Climatological Basin-Scale Amazonian Evapotranspiration Estimated through a Water Budget Analysis

Spatially averaged evapotranspiration [ET] over the Amazon Basin is computed as the residual of the basin’s atmospheric water balance equation, at the monthly time scale and for the period 1988–2001. Basin-averaged rainfall [P] is obtained from the Global Precipitation Climatology Project (GPCP) dataset, and alternative estimates of the net convergence of atmospheric water vapor flux over the basin [C] are derived from three global reanalyses: the NCEP–NCAR and NCEP–Department of Energy (DOE) reanalyses and the 40-yr ECMWF Re-Analysis (ERA-40). Additionally, a best estimate of [C] is obtained by taking a weighted average of data from these three sources, in which the weight factors are based on the random error attributed to each reanalysis’ [C] estimates by comparison to river discharge data. The resulting time series is dominated by ERA-40’s contribution, which was found to be the most accurate over the study period. Data products from the three reanalyses are also employed to compute the monthly tendencies of total precipitable water over the basin. While the seasonal signature of this “accumulation term” provides important insight into the Amazon Basin’s hydrological cycle, its magnitude is found to be negligible relative to the other components of the water budget.

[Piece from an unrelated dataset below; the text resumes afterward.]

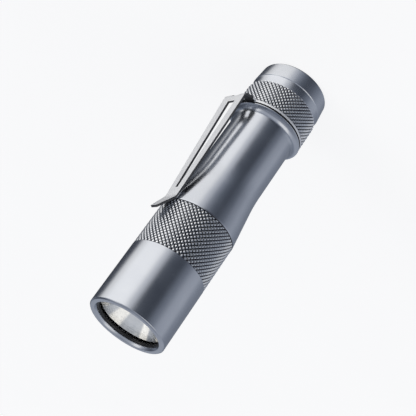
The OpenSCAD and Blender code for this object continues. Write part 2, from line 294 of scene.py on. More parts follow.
class Nodes:
    """Short calls for building one material's node tree in object space."""

    def __init__(self, name):
        self.material = bpy.data.materials.new(name)
        self.material.use_nodes = True
        self.tree = self.material.node_tree
        self.shader = self.tree.nodes["Principled BSDF"]
        self.place = self.tree.nodes.new("ShaderNodeTexCoord").outputs["Object"]

    def add(self, kind, **settings):
        node = self.tree.nodes.new(kind)
        for key, value in settings.items():
            setattr(node, key, value)
        return node

    def link(self, source, target):
        self.tree.links.new(source, target)

    def stretched(self, scale):
        """Object coordinates, stretched by a factor on each axis."""
        node = self.add("ShaderNodeMapping")
        node.inputs["Scale"].default_value = scale
        self.link(self.place, node.inputs["Vector"])
        return node.outputs["Vector"]

    def noise(self, size, detail=3.0, rough=0.55, stretch=(1, 1, 1)):
        """Noise whose blobs are about size metres across."""
        node = self.add("ShaderNodeTexNoise")
        node.inputs["Scale"].default_value = 1 / size
        node.inputs["Detail"].default_value = detail
        node.inputs["Roughness"].default_value = rough
        self.link(self.stretched(stretch), node.inputs["Vector"])
        return node.outputs["Fac"]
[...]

The value of mean annual [ET] presented in this work is significantly lower than other published estimates that are based on simulations by various land surface models. Furthermore, when the best estimate of [C] is used, the resulting [ET] time series exhibits a seasonal cycle that is in phase with that of basin-averaged surface net radiation, suggesting that Amazonian evapotranspiration is prevalently limited by energy availability. In contrast, most land surface models, including that of the NCEP–NCAR reanalysis, simulate water-limited evapotranspiration in the Amazon Basin. The analysis presented here supports the hypothesis that most Amazonian trees sustain elevated evapotranspiration rates during the dry season through deep roots, which tap into large reservoirs of soil water that are replenished during the following wet season.